Frequently asked questions
Do I pay Indonesian tax if I work remotely for a non‑Indonesian client?
Potentially. It depends on your tax residency and whether the income is considered Indonesian‑sourced. If you are a tax resident, worldwide income is often taxable. Confirm your status and source rules with a local adviser.
How do I register for an NPWP?
You usually register with the Indonesian tax office (DGT). Many expats register through a local accountant who can advise on documents needed and whether you should register at all. Confirm the exact requirements locally.
What records should I keep and for how long?

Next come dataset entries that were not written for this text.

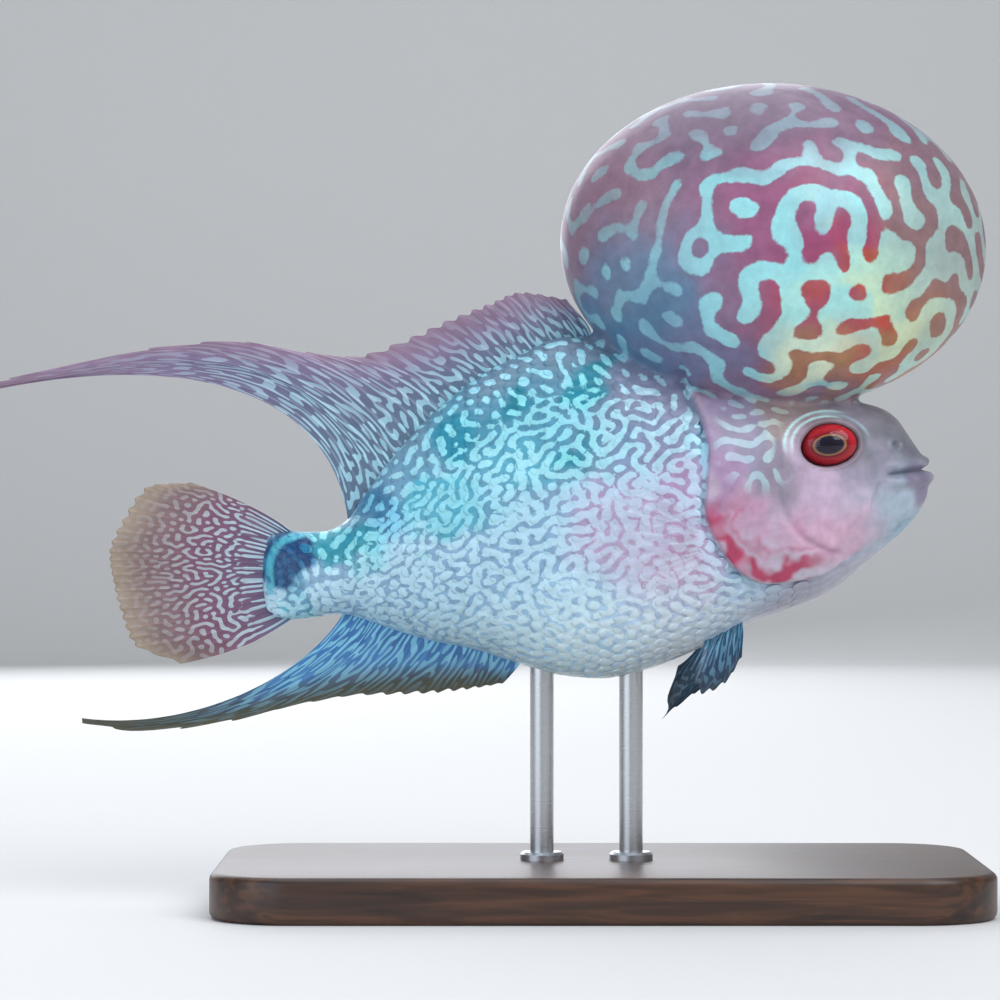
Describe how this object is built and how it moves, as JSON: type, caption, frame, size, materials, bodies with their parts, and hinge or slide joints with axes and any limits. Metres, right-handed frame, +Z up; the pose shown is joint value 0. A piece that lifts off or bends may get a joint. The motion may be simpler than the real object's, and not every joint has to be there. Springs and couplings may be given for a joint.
{
  "type": "flowerhorn cichlid",
  "caption": "Young flowerhorn cichlid with a very large round nuchal hump, trailing dorsal and anal fins and a fan tail, as a still life-size model on a flat base with slim rods.",
  "frame": {"origin": "centre of the stand base's underside, on the floor", "axes": "+X towards the snout, +Y towards the fish's left side, +Z up; the fish stands over the base in its middle plane Y = 0"},
  "size_m": [0.11, 0.046, 0.0903],
  "materials": {
    "skin": "wet-looking skin: blue-grey with pale turquoise flecks and worm lines, rose-red on the hump, near white on the belly",
    "fin": "satin membrane over fine rays, grey-mauve above, blue below, pale flecks",
    "clear_fin": "thin, almost clear membrane over fine rays",
    "eye": "wet gloss, red iris round a dark pupil with a thin gold ring",
    "stand_wood": "dark walnut, satin",
    "stand_steel": "brushed"
  },
  "bodies": {
    "root": {"nuchal_hump": "skin", "head": "skin", "lower_jaw": "skin", "gill_cover_right": "skin", "gill_cover_left": "skin", "eye_right": "eye", "eye_left": "eye", "torso": "skin", "tail_stem": "skin", "dorsal_fin": "fin", "dorsal_fin_trail": "fin", "anal_fin": "fin", "anal_fin_trail": "fin", "caudal_fin": "fin", "pelvic_fin_right": "fin", "pelvic_fin_left": "fin", "pectoral_fin_right": "clear_fin", "pectoral_fin_left": "clear_fin", "stand_base": "stand_wood", "stand_rod_back": "stand_steel", "stand_rod_front": "stand_steel"}
  },
  "joints": []
}
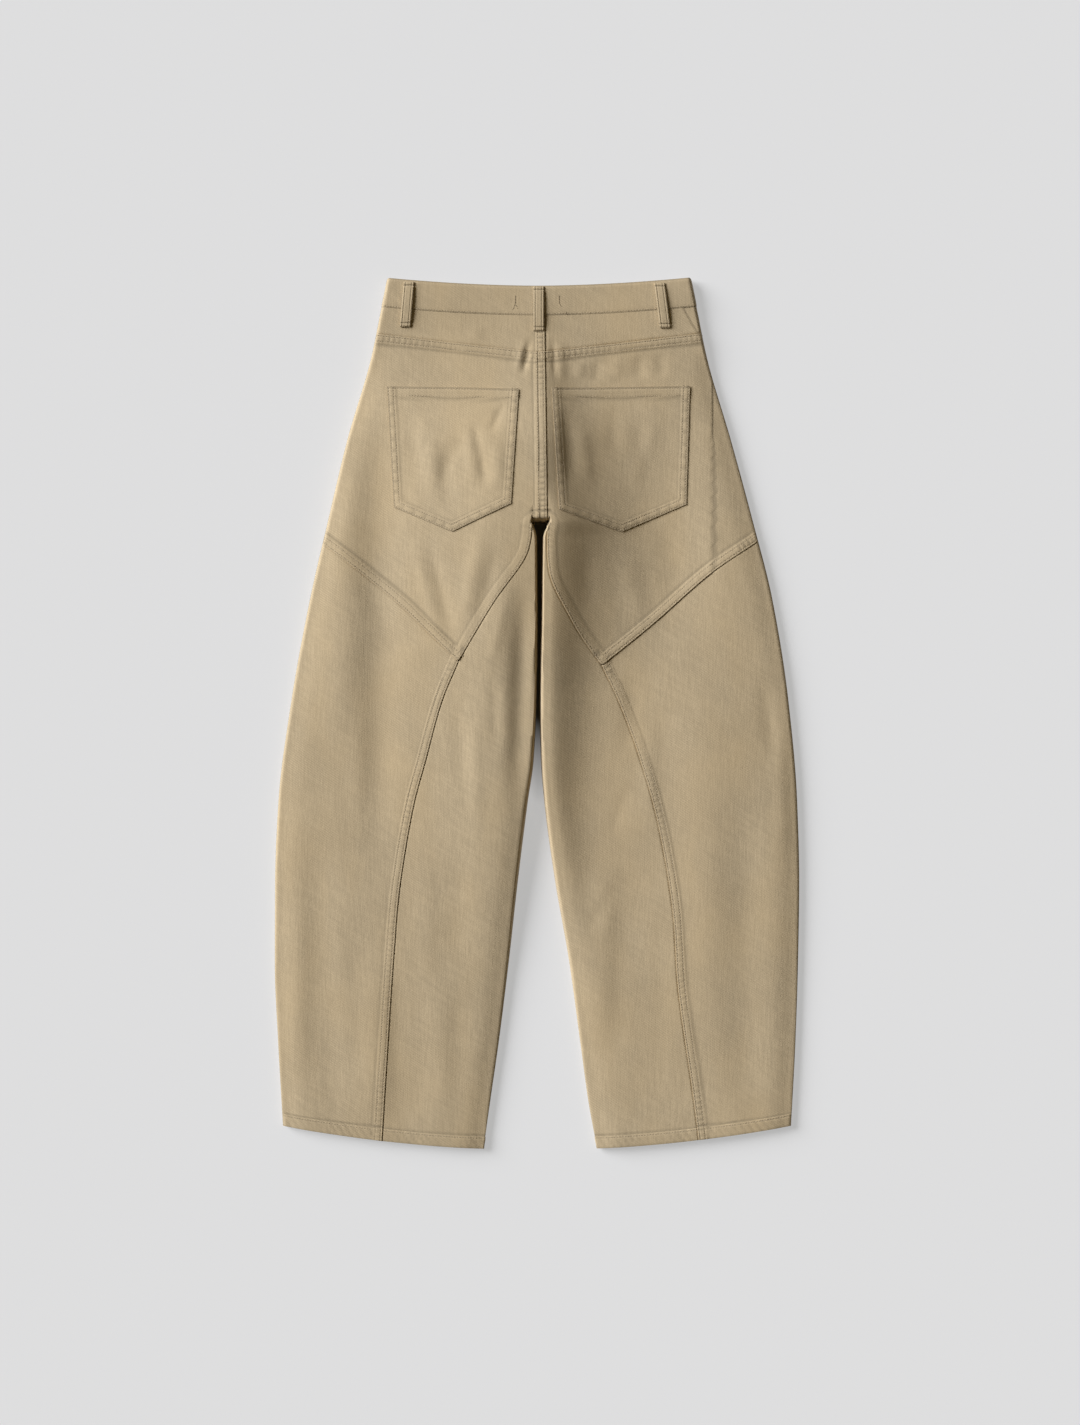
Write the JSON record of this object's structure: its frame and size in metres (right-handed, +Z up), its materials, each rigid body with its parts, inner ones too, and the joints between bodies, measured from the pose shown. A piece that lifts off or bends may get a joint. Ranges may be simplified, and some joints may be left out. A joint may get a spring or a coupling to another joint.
{
  "type": "barrel leg trousers",
  "caption": "Wide barrel leg twill trousers laid flat, back up, with a yoke, patch pockets, belt loops and curved leg panels.",
  "frame": {"origin": "centre of the underside, on the surface that the trousers lie on", "axes": "+Y up the garment to the waist, +Z up from the surface, +X to the right, seen from above"},
  "size_m": [0.628, 1.0423, 0.0426],
  "materials": {
    "cloth": "matte khaki cotton twill",
    "button": "dull dark metal"
  },
  "bodies": {
    "root": {"yoke_left": "cloth", "yoke_right": "cloth", "seat_left": "cloth", "seat_right": "cloth", "inner_left": "cloth", "inner_right": "cloth", "outer_left": "cloth", "outer_right": "cloth", "front_left": "cloth", "front_right": "cloth", "waistband_back": "cloth", "waistband_front_left": "cloth", "waistband_front_right": "cloth", "waistband_underlap": "cloth", "pocket_left": "cloth", "pocket_right": "cloth", "loop_left": "cloth", "loop_centre": "cloth", "loop_right": "cloth", "loop_front_left": "cloth", "loop_front_right": "cloth", "button": "button"}
  },
  "joints": []
}
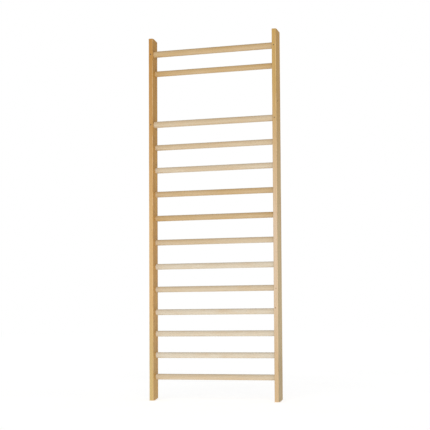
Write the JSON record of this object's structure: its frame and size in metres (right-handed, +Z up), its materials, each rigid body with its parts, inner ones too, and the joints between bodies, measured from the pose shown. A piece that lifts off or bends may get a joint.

Keep contracts, invoices, bank statements, payslips, and proof of presence for multiple tax years. Many jurisdictions recommend keeping records for at least five years; check Indonesian requirements and keep digital backups.
Will having a tourist visa protect me from Indonesian tax?
No. Visa type alone does not determine tax residency. Days present, domicile and other factors typically matter. Track your days and get formal advice if you are near residency thresholds.
Can I claim tax paid elsewhere against Indonesian tax?
Possibly. Indonesia has rules and treaties for avoiding double taxation. You will usually need a tax residency certificate and proof of foreign tax paid. Work with a tax professional to apply relief correctly.
Who should I contact for definitive advice?
Use a qualified Indonesian tax adviser or accountant experienced with expats and remote workers. They can confirm current rates, filing deadlines and treaty implications specific to your circumstances.